Of course, the problem is vastly more complicated, and I have no wish to oversimplify. Those 17th century London churches were representative of a religious establishment inextricably bound up with the government and the ruling elite of the day, and not necessarily a sign that their builders had any great interest in a search for spiritual truth. And I have similar misgivings when the muezzin of our local mosque wakes me around 5.30 these summer mornings with six minutes and 30 seconds of Arabic amplified by modern electronics and broadcast through loudspeakers attached to the highest point of his minaret.

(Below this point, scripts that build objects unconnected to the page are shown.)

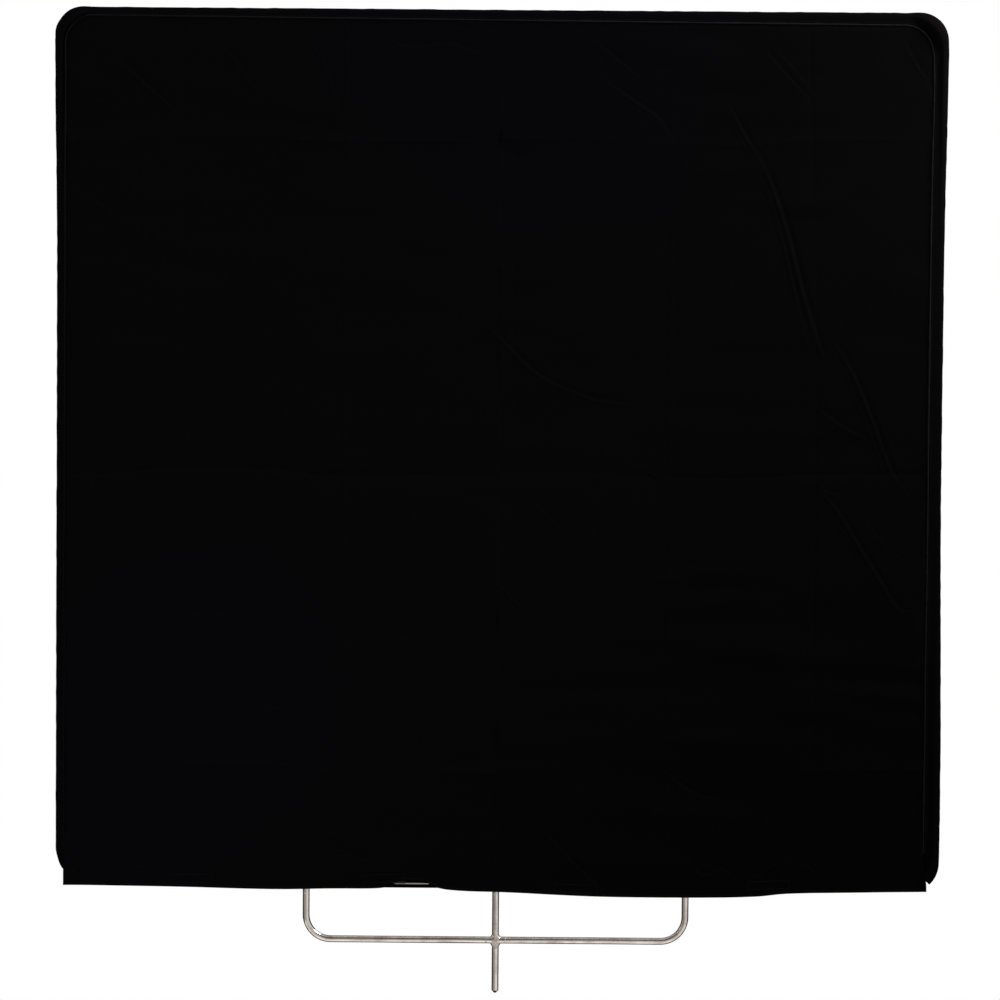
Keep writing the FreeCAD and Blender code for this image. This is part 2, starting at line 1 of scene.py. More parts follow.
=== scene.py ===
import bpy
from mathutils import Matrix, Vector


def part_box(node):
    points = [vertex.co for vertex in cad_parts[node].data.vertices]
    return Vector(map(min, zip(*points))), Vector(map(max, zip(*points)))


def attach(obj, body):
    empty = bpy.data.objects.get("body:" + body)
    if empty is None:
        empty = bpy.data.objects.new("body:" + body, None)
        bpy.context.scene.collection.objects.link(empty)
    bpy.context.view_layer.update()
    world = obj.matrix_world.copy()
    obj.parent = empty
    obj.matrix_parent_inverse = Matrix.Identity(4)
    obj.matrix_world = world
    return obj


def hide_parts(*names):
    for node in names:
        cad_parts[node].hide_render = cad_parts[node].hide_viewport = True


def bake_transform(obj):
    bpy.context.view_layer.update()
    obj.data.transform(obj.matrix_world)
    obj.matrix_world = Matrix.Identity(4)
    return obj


bl_info = {
    "name": "Flag frame",
    "version": (1, 0, 0),
    "blender": (4, 5, 0),
    "location": "3D View > Sidebar > Flag Frame",
    "description": "Dresses a steel flag frame in its slip-on black cloth cover, with a studio to view it in",
    "category": "Object",
}

import math

import bmesh
import bpy
import numpy as np
from bpy.props import FloatProperty, FloatVectorProperty, PointerProperty
from mathutils import Matrix, Vector

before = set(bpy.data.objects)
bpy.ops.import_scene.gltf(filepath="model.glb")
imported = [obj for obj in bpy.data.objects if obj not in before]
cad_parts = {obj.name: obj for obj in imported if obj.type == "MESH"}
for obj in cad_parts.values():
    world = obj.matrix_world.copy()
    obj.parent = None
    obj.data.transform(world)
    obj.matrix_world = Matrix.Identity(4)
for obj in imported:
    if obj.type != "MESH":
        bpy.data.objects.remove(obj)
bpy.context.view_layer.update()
MM = 0.001

# Places of the steel, from the frame. The cloth's front faces -Y.
RING_LOW, RING_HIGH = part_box("frame_ring")
ROD = (RING_HIGH.y - RING_LOW.y) / 2
SIDE_X = RING_HIGH.x - ROD
BAR_Z = RING_LOW.z + ROD
TOP_Z = RING_HIGH.z - ROD
RING_BEND = 48 * MM
YOKE_LOW, YOKE_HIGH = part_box("yoke")
YOKE_Z = YOKE_LOW.z + ROD
LEG_X = YOKE_HIGH.x - ROD
PIN_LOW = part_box("grip_pin")[0]

# Places of the cloth. OUTER is how far its outer face lies from the plane of the rods' centre lines.
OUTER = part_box("back_panel")[1].y
LIP_LOW, LIP_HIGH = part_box("front_lip")
SEAM_LOW, SEAM_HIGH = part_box("edge_seam")
# The seam's ridge: its width in the solids, and the narrower width that the photograph shows.
RIDGE = 3.2 * MM
RIDGE_DRAWN = 2.4 * MM
SEAM_LEFT = SEAM_LOW.x + RIDGE / 2
SEAM_RIGHT = SEAM_HIGH.x - RIDGE / 2
SEAM_TOP = SEAM_HIGH.z - RIDGE / 2
SEAM_SLANT = 6 * MM
SEAM_BEND = 38 * MM
# The rim's own bend where it is snug, and the fuller one of its three full corners.
RIM_BEND = RING_BEND + OUTER
FULL_CORNER = 38.5 * MM
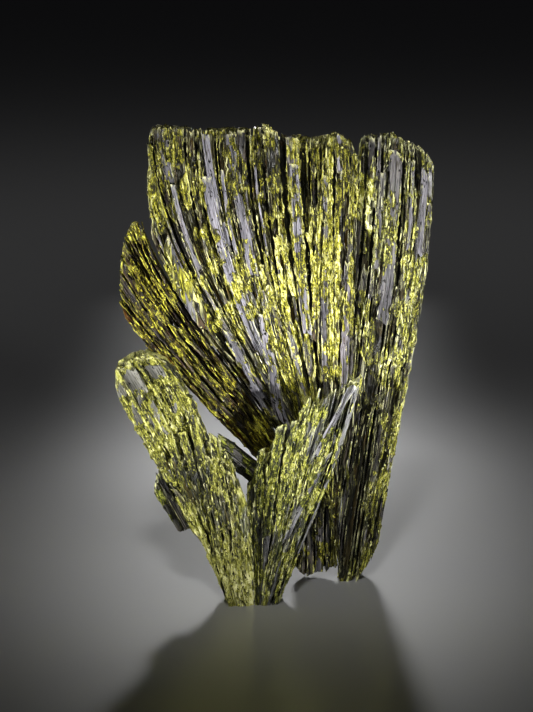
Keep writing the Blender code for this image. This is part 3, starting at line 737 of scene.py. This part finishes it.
def small_crystals(shape, places, normals, onwards, looks, sizes, rng, kind):
    """Small loose crystals of one kind: four-sided rods; sizes are widths, lengths and heights."""
    count = len(places)
    if count == 0:
        return
    normals = normals + rng.normal(0, 0.25, (count, 3))
    onwards = unit(onwards + rng.normal(0, kind["turn"], (count, 3)))
    aside = unit(np.cross(onwards, normals), 1e-9)
    up = np.cross(aside, onwards)
    width, length, height = [size[:, None] for size in sizes]
    corner_angles = np.array([0.25, 0.75, 1.25, 1.75]) * math.pi
    points = []
    for share, wide in kind["rings"]:
        turn = corner_angles[None, :] + rng.normal(0, 0.18, (count, 4))
        size = wide * rng.uniform(0.8, 1.2, (count, 4))
        reach = (share - 0.5 + rng.normal(0, 0.05, (count, 4))) * length
        offset = (aside[:, None, :] * (np.cos(turn) * size * width)[..., None]
                  + up[:, None, :] * ((np.sin(turn) * size + 0.25) * height)[..., None]
                  + onwards[:, None, :] * reach[..., None])
        points.append(places[:, None, :] + offset)
    points = np.stack(points, axis=1).reshape(-1, 3)
    last = 4 * (len(kind["rings"]) - 1)
    stride = last + 4
    quads = [(ring + i, ring + (i + 1) % 4, ring + 4 + (i + 1) % 4, ring + 4 + i)
             for ring in range(0, last, 4) for i in range(4)]
    quads += [(3, 2, 1, 0), (last, last + 1, last + 2, last + 3)]
    base = np.arange(count)[:, None, None] * stride
    quads = (np.array(quads)[None, :, :] + base).reshape(-1, 4)[:, ::-1]
    grain = np.repeat(rng.uniform(0, 90, (count, 3)), stride, axis=0)
    grain += points - np.repeat(places, stride, axis=0)
    grain[:, 1] = 0.0
    points[:, 2] = np.maximum(points[:, 2], 0.0)
    shape.add(quads, np.zeros((0, 3), int), points, grain, np.repeat(looks, stride, axis=0),
              np.repeat(onwards, stride, axis=0))


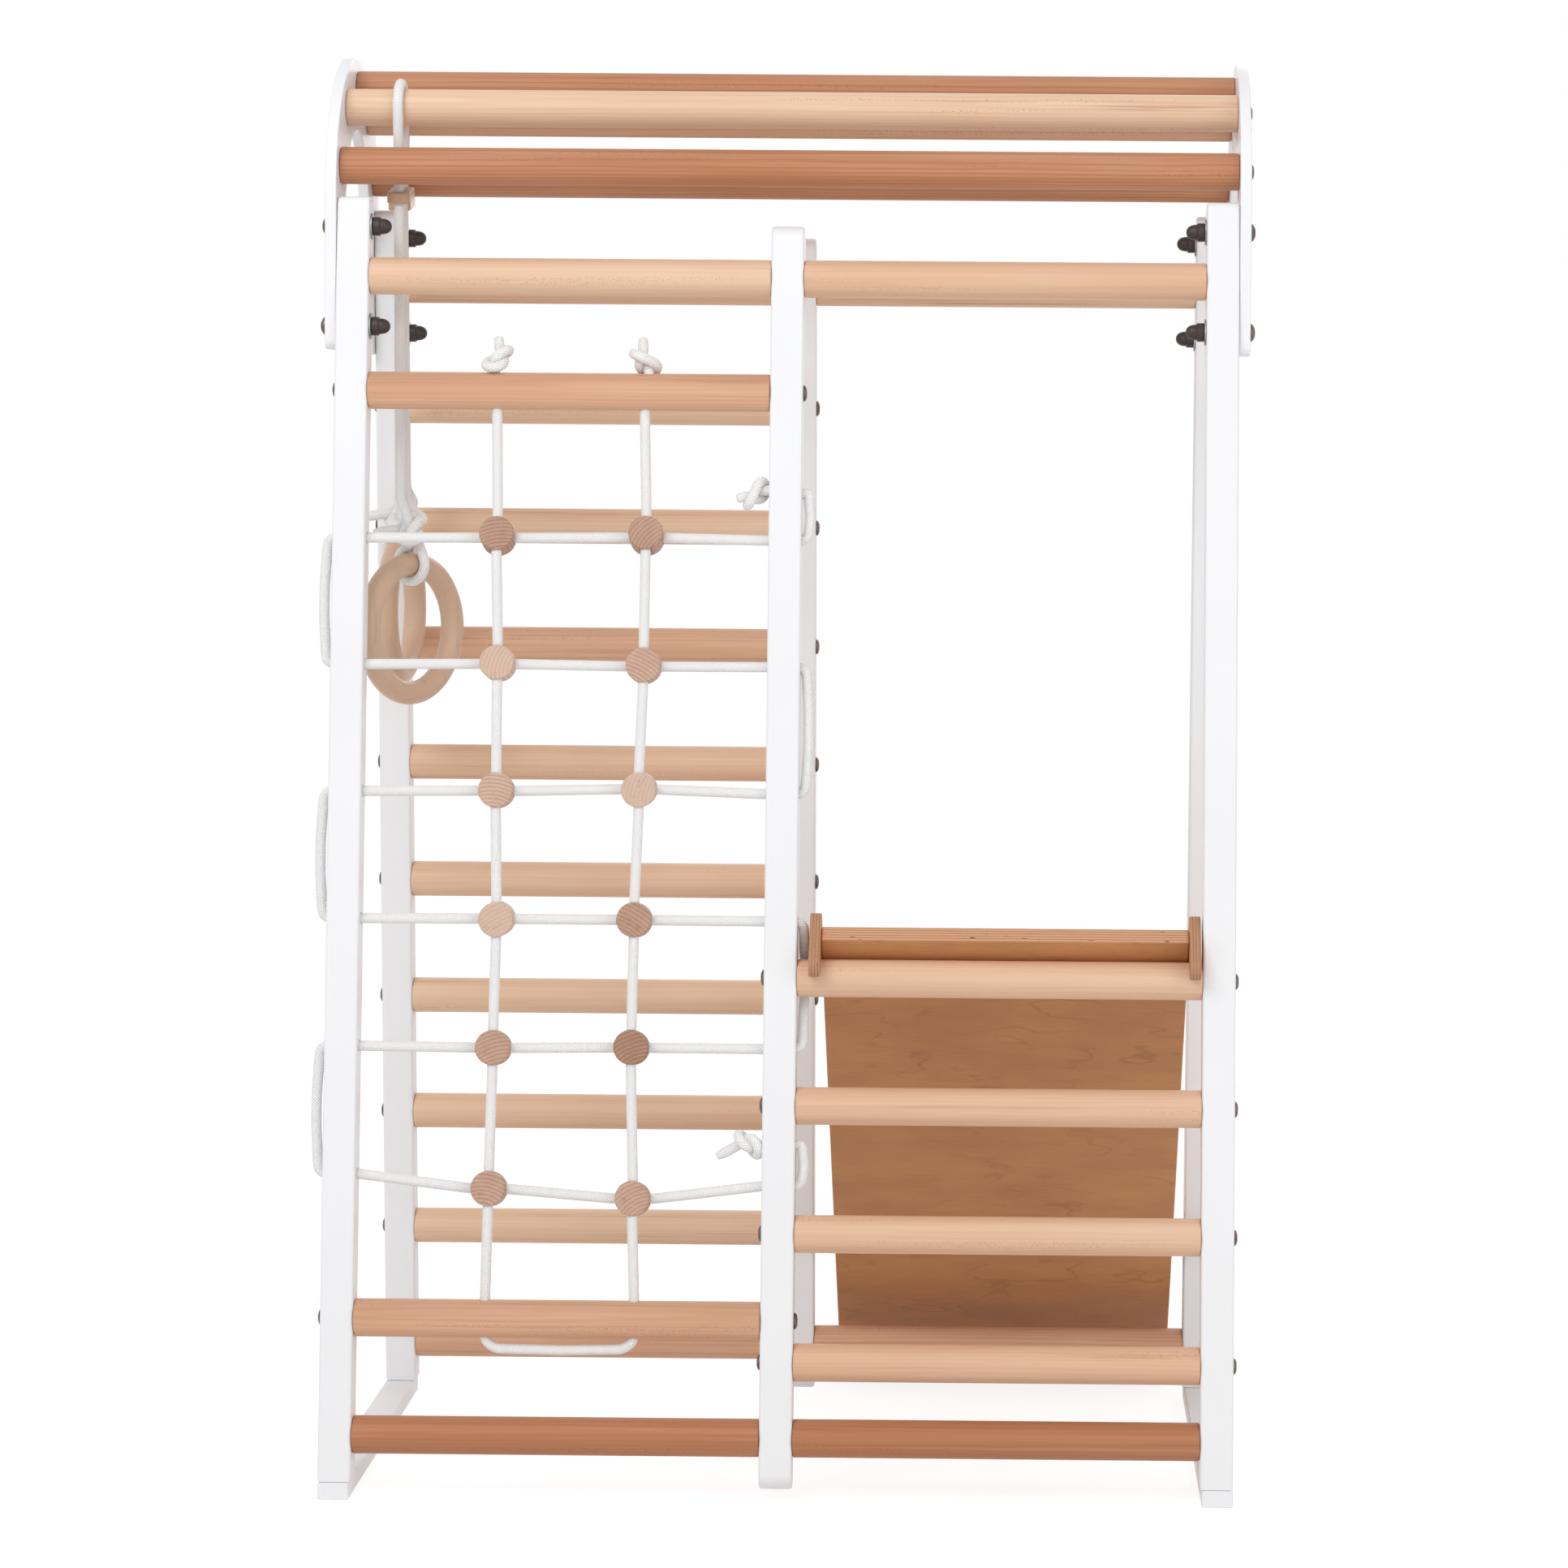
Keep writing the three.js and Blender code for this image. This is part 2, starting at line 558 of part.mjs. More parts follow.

Perhaps he is genuine as he intones that extra line inserted into the morning edhan: ‘As-salatu khayrun min an-nawm’ (praying is better than sleeping) – but I would credit him with more sincerity if I knew he had actually climbed the spiral staircase to the lofty balcony, and used the unassisted decibels that God had given him.

Well, I don’t know if I have helped any of you here in your search for true religion. If the search comes to nothing, we can at least take consolation from the fact that globalisation is bringing our disparate institutional religions closer together. Witness the Shard Tower, recently opened in London, and now the highest building in Europe, financed, apparently by the Royal family of Qatar. And if you want a quick personal solution, get yourself a pair of those jeans.

1 comment:

  1. And don't forget the taoist Alan. The broad minded see the truth in different religions, the narrow minded only see the differences.